In this line we are less interested in holding off activity, we allow it to be what comes, so we may find that there is a way, in which case we can take advantage of it, or we may find that there is not and we must be prepared to carry on. Persisting in this mode of being we ride life, allowing it to take us on its way, and we learn lessons about our desire for security.

The Chinese Image
The wild goose approaches a tree.
It may find a branch to land on.
No error.

Geese do not live in trees; identity may visit identified places but they are not its home either. This visiting is not an error but neither is it a home-coming.

Line 5 goes yin

more awareness of intuition

As our intuitive state is active (line 2) this recognition of it restores the flow of feeling to our conscious self.

The Chinese Image
The wild goose approaches the crest of a hill.
Three years the woman has no child, then success comes.
Good fortune.

For a goose the crest of a hill does not mean home, it is something to rise over.
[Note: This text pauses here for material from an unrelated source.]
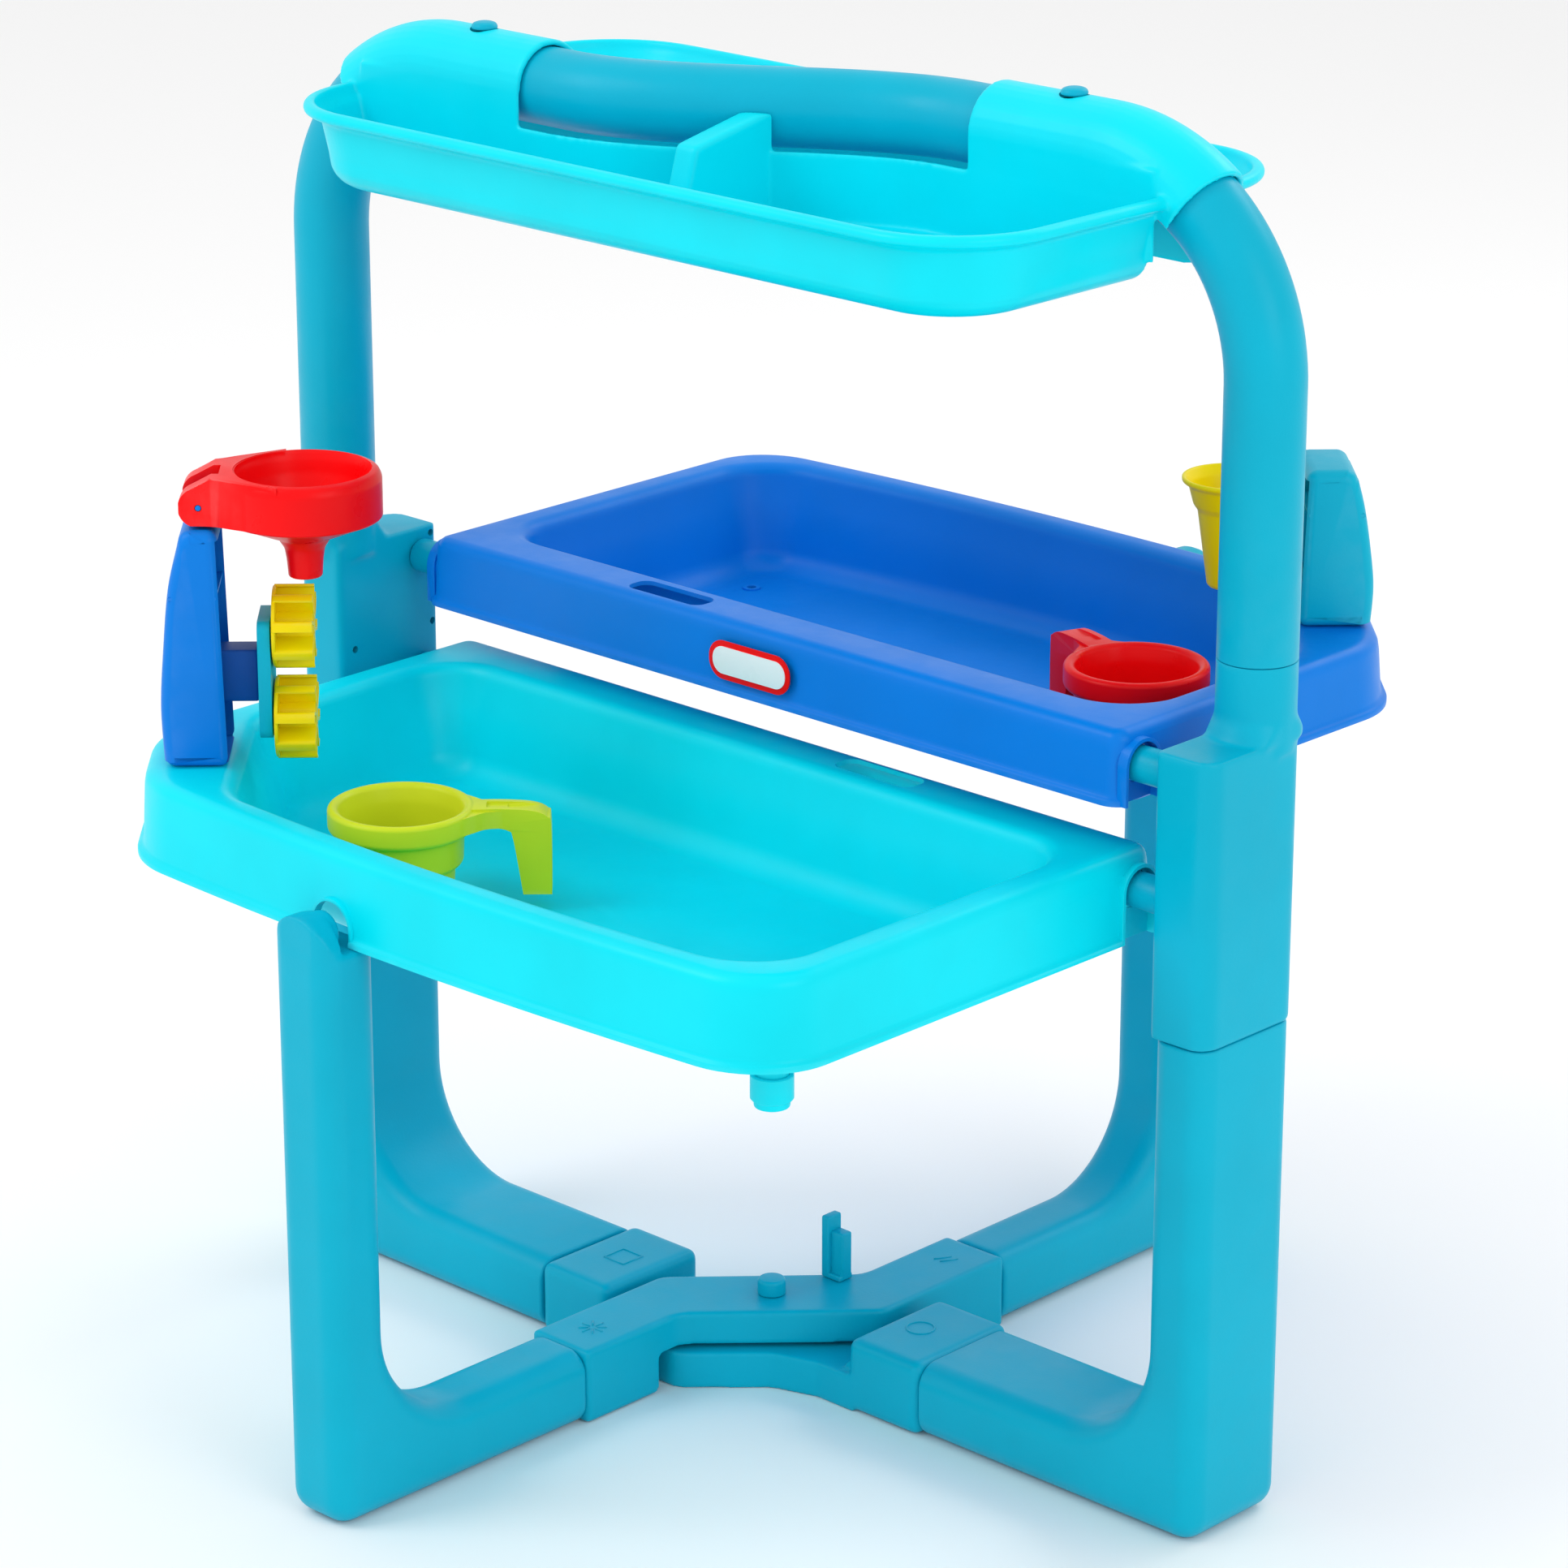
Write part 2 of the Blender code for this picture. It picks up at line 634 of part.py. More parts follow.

This images an effort and then success and the three years the woman waits for her child is a period of change, change to new feeling which allows the natural processes to complete themselves.

Line 6 goes yin

our inner being accepts more

By accepting the tao in our inner being we give up trying to force the pace and so we become part of this phase of gradual progress. In our bodies if a part calls attention to itself it is taken as a sign that something is wrong, it is no longer part of the organic whole but has become separate. Similarly identity is part of our whole being and the being is healthy when identity is not demonstrating its separateness.

The Chinese Image
The wild goose gradually
approaches the heights.
Its feathers are used in ritual.
Good fortune.

Heaven and spirituality are imaged as “above” so the heights are towards heaven or the inner whole reality, the state of wholeness. The goose (our identifying) disappears into this unmanifest reality leaving just an outer appearance, the feathers, as indicators of where it has gone.